Records from a collection:
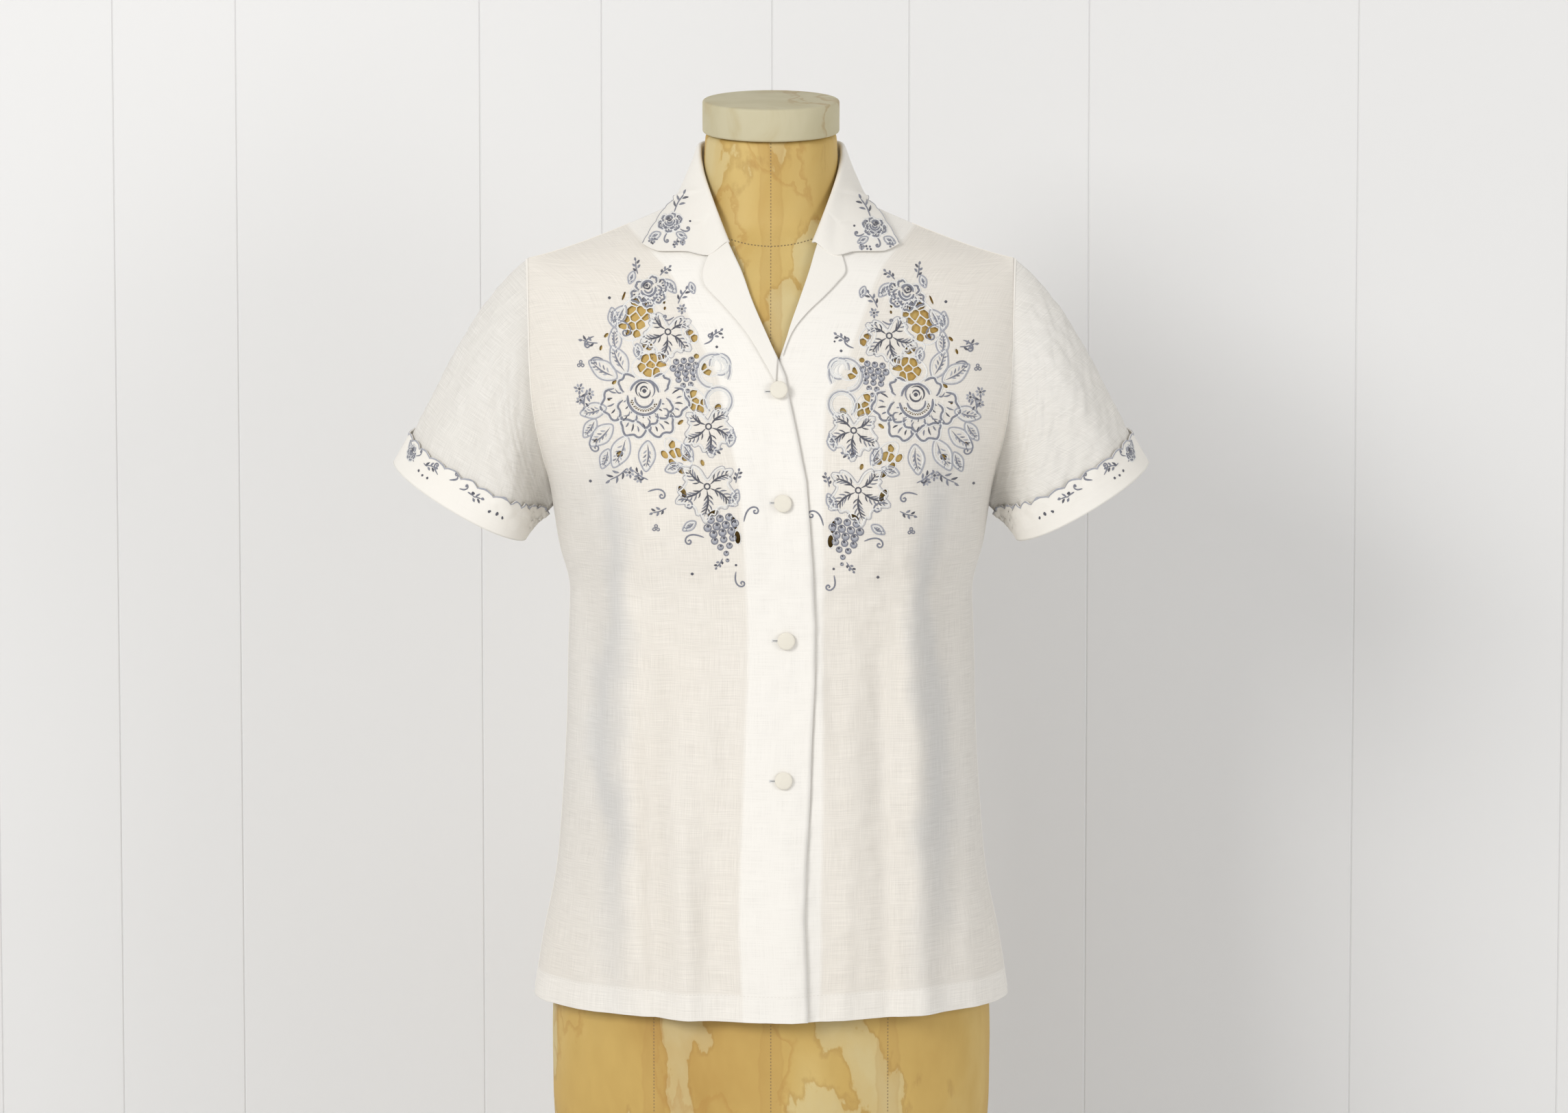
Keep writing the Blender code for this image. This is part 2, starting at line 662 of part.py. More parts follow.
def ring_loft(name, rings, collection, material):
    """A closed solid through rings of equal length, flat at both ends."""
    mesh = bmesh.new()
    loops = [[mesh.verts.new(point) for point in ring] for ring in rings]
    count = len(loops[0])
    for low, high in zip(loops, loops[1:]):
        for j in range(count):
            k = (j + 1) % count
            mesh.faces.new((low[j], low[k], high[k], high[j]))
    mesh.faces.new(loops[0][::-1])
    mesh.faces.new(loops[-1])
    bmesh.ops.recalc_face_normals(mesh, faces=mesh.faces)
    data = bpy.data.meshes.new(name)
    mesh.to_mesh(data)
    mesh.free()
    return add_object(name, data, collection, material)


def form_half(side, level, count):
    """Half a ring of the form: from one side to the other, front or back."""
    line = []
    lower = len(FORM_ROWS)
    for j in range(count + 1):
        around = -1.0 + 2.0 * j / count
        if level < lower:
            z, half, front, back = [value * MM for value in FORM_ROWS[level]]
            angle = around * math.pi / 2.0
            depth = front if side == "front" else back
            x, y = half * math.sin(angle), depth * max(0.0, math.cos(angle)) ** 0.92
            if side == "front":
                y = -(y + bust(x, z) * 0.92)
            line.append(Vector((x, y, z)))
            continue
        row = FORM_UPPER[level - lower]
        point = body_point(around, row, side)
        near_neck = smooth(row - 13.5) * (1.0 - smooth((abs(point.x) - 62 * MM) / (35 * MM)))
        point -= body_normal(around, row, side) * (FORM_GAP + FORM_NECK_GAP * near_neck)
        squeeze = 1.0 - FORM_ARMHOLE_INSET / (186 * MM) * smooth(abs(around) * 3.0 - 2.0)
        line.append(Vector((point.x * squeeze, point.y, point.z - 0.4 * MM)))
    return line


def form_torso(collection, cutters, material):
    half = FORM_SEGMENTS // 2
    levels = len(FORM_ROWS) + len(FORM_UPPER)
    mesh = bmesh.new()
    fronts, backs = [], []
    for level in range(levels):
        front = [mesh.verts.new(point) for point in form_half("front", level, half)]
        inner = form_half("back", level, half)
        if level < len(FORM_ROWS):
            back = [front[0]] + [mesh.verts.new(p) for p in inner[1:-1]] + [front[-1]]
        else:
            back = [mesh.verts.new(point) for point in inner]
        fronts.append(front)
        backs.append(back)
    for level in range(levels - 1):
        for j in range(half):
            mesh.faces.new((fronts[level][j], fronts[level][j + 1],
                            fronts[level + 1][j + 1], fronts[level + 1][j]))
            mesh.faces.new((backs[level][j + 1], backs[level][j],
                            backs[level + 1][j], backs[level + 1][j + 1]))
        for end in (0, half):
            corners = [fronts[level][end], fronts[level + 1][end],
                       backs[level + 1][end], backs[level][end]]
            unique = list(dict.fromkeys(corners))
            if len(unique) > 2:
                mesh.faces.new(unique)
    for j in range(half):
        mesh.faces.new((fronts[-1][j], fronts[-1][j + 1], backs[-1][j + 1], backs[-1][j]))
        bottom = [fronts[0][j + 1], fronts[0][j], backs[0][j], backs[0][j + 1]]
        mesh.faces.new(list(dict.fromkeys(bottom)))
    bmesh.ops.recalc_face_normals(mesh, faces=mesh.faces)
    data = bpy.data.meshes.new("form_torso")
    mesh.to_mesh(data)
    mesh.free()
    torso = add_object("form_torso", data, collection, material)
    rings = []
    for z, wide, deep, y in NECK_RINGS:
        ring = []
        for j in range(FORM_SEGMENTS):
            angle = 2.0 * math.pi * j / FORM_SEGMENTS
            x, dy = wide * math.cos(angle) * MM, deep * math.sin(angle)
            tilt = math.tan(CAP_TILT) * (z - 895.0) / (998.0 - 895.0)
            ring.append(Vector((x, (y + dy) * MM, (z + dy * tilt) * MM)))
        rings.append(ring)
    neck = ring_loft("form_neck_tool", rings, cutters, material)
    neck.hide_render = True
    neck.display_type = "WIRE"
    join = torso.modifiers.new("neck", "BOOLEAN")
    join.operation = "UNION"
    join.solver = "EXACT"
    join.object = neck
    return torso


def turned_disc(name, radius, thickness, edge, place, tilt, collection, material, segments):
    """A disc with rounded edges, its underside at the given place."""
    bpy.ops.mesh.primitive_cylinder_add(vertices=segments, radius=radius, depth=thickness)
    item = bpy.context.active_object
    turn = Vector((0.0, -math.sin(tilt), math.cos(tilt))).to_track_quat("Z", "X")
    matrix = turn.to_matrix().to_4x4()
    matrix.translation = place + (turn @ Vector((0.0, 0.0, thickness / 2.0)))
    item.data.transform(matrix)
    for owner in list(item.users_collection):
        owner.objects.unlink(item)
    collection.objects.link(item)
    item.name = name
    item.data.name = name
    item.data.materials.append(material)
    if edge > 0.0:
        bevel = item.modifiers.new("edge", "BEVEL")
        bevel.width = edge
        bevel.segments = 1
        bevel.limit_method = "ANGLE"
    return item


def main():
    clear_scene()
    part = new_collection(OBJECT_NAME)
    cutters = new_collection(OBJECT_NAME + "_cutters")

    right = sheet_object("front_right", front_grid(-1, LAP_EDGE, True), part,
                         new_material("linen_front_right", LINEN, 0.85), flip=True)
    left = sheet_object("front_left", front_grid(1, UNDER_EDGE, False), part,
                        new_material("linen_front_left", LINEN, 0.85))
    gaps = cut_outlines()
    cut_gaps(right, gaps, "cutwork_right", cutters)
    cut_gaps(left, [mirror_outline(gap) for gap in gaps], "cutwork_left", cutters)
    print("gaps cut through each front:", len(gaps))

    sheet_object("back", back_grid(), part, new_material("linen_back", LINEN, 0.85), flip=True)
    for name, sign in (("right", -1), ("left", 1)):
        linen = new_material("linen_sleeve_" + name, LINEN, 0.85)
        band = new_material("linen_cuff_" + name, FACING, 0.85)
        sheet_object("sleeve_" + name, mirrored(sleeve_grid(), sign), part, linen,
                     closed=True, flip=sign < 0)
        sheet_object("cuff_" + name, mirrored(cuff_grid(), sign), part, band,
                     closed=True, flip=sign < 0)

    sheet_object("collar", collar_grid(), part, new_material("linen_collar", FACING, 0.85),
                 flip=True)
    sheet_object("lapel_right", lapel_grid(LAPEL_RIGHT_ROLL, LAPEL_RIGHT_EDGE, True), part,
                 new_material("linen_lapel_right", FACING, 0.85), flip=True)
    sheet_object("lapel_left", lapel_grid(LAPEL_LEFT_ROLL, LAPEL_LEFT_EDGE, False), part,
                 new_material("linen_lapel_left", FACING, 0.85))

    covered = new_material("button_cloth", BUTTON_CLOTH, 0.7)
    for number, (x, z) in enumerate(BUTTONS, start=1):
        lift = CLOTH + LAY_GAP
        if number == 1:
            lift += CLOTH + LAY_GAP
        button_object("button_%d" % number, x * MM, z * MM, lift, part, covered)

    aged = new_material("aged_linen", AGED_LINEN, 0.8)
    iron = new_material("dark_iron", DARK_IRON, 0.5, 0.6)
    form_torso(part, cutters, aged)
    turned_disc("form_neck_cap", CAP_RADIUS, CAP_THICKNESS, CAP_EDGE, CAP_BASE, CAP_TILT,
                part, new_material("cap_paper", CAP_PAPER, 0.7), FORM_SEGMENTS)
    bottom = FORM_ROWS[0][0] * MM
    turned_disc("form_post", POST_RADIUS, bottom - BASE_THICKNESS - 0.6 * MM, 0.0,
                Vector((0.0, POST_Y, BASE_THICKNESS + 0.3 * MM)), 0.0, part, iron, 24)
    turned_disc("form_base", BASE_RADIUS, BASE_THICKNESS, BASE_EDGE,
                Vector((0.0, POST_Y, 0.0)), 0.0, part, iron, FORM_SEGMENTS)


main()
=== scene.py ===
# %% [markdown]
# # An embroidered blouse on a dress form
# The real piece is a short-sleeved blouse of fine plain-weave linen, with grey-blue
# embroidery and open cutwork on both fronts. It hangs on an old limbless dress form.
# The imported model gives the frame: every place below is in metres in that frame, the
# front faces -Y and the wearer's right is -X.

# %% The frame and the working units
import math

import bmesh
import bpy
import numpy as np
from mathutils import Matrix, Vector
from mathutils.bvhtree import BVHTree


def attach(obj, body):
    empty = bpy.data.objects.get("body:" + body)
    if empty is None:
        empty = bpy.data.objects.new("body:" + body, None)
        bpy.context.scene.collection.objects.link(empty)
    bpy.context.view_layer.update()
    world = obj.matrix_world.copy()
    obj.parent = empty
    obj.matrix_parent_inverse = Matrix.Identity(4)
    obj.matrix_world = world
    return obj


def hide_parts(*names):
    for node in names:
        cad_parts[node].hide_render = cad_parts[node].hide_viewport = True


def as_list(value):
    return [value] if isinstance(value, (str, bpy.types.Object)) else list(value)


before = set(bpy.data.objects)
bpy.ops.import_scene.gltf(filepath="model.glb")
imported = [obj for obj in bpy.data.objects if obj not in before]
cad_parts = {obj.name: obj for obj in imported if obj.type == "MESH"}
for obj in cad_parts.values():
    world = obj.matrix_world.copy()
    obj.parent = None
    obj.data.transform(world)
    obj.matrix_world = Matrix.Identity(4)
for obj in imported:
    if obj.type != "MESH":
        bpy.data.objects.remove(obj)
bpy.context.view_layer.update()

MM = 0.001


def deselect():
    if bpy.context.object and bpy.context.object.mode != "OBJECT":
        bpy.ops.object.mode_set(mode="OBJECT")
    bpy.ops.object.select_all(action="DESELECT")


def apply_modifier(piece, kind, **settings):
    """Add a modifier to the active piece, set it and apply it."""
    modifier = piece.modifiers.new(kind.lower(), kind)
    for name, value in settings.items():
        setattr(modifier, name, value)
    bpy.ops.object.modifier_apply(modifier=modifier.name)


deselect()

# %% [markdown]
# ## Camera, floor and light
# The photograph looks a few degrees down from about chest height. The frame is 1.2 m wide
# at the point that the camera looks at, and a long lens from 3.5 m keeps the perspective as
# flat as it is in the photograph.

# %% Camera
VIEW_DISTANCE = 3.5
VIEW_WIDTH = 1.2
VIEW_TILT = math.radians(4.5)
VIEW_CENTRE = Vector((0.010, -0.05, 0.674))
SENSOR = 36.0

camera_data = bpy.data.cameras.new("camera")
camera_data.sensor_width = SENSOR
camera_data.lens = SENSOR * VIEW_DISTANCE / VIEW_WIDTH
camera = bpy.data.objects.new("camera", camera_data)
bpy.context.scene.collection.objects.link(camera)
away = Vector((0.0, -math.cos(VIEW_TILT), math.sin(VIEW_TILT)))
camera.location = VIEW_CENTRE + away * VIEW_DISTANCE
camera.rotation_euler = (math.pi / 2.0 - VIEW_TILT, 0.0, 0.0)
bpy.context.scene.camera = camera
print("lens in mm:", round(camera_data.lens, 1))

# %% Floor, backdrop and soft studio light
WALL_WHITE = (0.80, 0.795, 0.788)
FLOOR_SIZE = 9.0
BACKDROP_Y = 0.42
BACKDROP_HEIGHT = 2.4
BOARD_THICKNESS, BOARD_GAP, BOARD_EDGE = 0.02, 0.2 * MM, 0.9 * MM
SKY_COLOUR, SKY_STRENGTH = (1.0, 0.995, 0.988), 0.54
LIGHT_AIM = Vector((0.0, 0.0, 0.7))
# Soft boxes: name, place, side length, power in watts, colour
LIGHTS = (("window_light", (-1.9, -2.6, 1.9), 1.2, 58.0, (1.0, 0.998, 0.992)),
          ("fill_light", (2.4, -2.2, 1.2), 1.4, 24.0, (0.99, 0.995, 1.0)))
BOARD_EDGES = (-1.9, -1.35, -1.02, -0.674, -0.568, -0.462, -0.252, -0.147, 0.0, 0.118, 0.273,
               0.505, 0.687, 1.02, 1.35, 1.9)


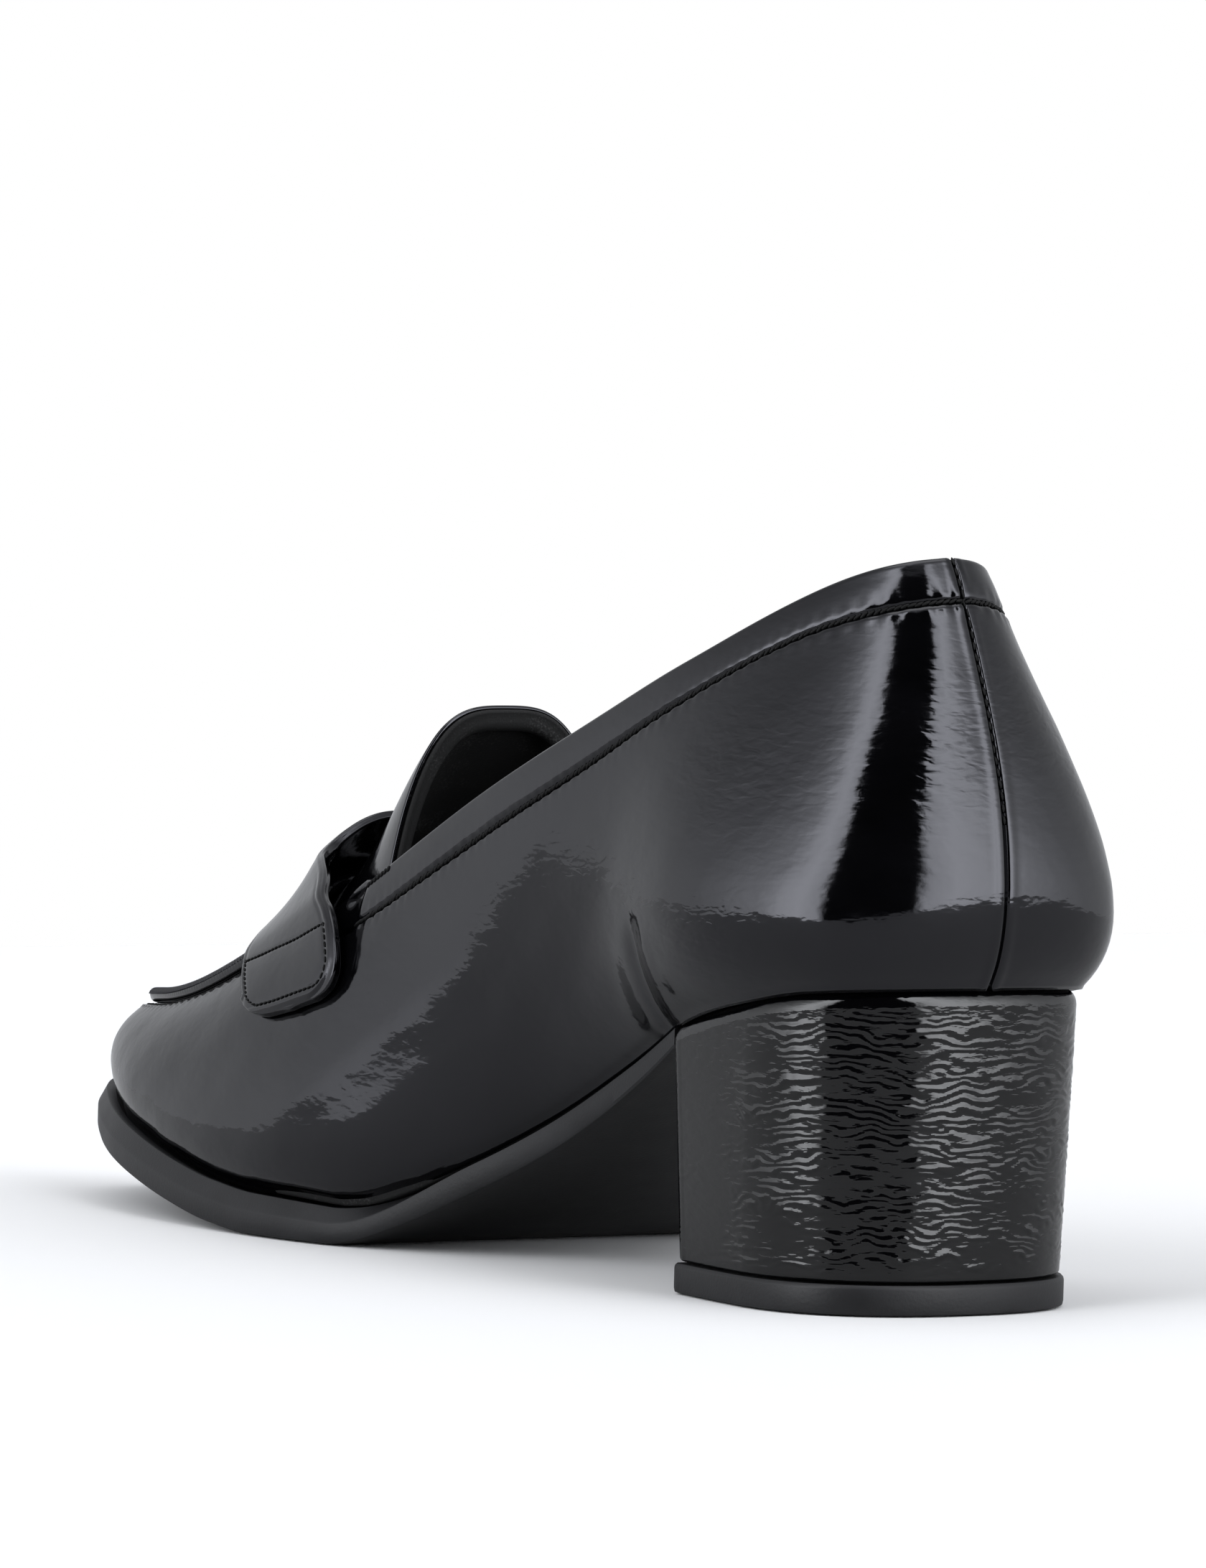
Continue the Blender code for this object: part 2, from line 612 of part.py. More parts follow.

# [What to work on]
Reproduce exactly, please, only the lines from the start of the data above to the line that contains "return add_object(name, data, collection, material)", with both ends kept.

# [Problem solution]
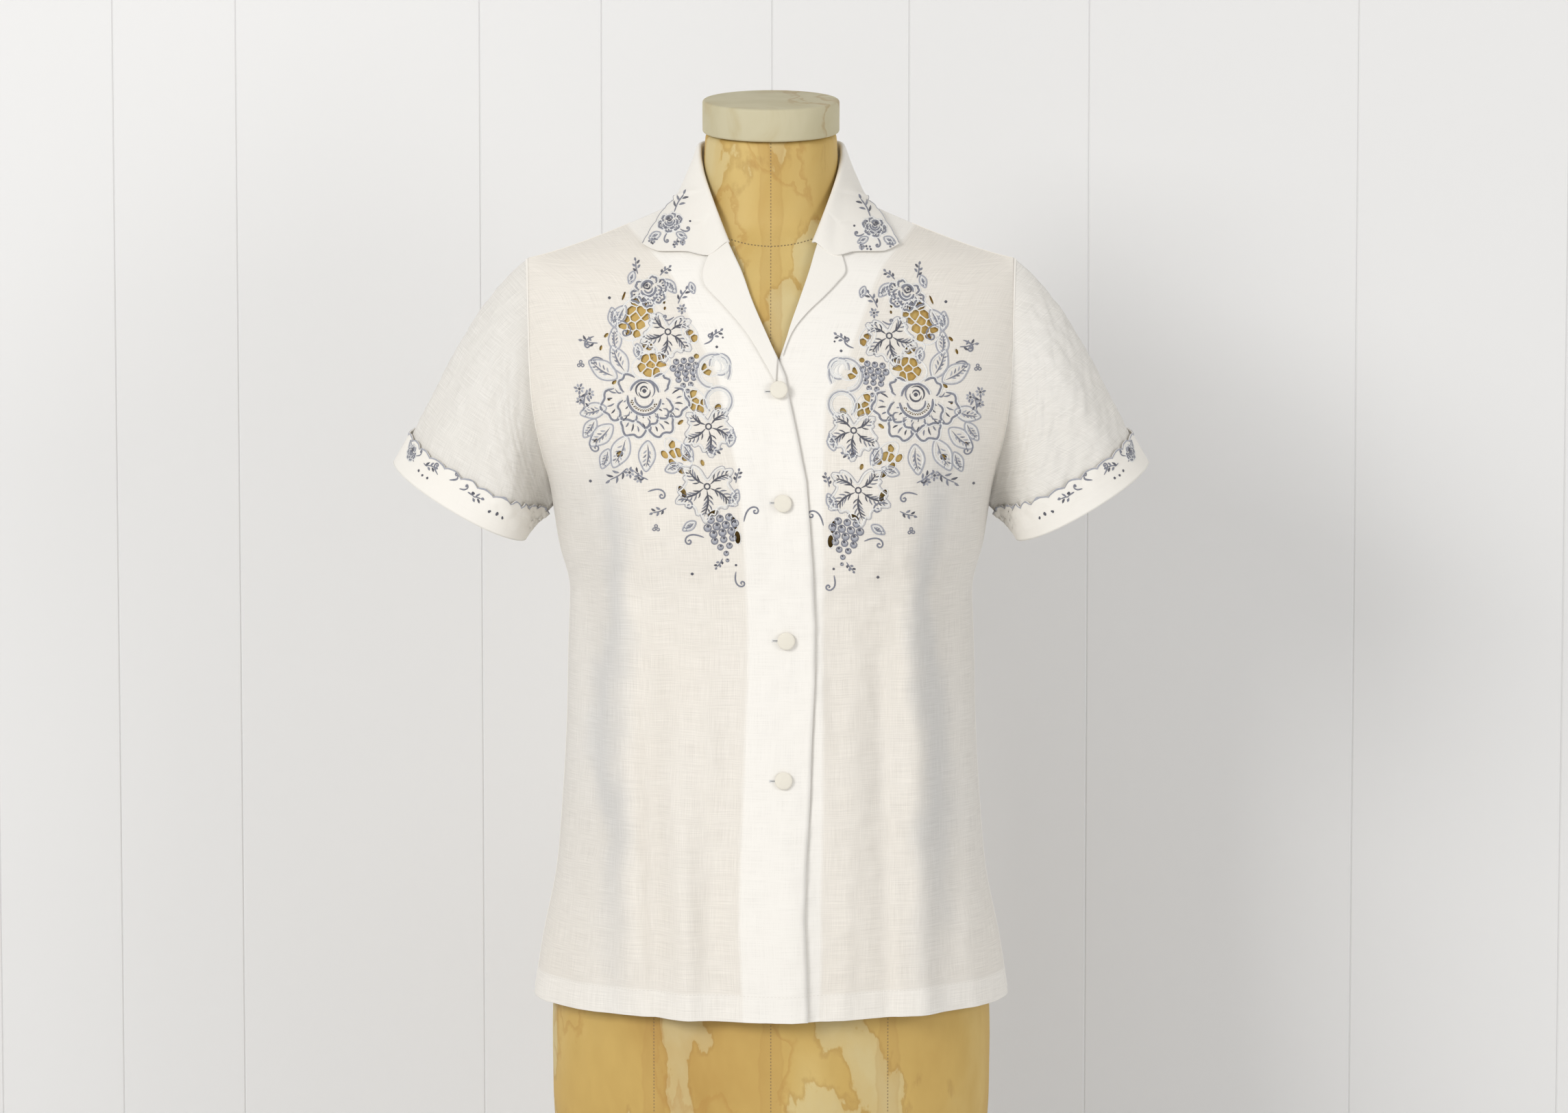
Keep writing the Blender code for this image. This is part 2, starting at line 662 of part.py. More parts follow.
def ring_loft(name, rings, collection, material):
    """A closed solid through rings of equal length, flat at both ends."""
    mesh = bmesh.new()
    loops = [[mesh.verts.new(point) for point in ring] for ring in rings]
    count = len(loops[0])
    for low, high in zip(loops, loops[1:]):
        for j in range(count):
            k = (j + 1) % count
            mesh.faces.new((low[j], low[k], high[k], high[j]))
    mesh.faces.new(loops[0][::-1])
    mesh.faces.new(loops[-1])
    bmesh.ops.recalc_face_normals(mesh, faces=mesh.faces)
    data = bpy.data.meshes.new(name)
    mesh.to_mesh(data)
    mesh.free()
    return add_object(name, data, collection, material)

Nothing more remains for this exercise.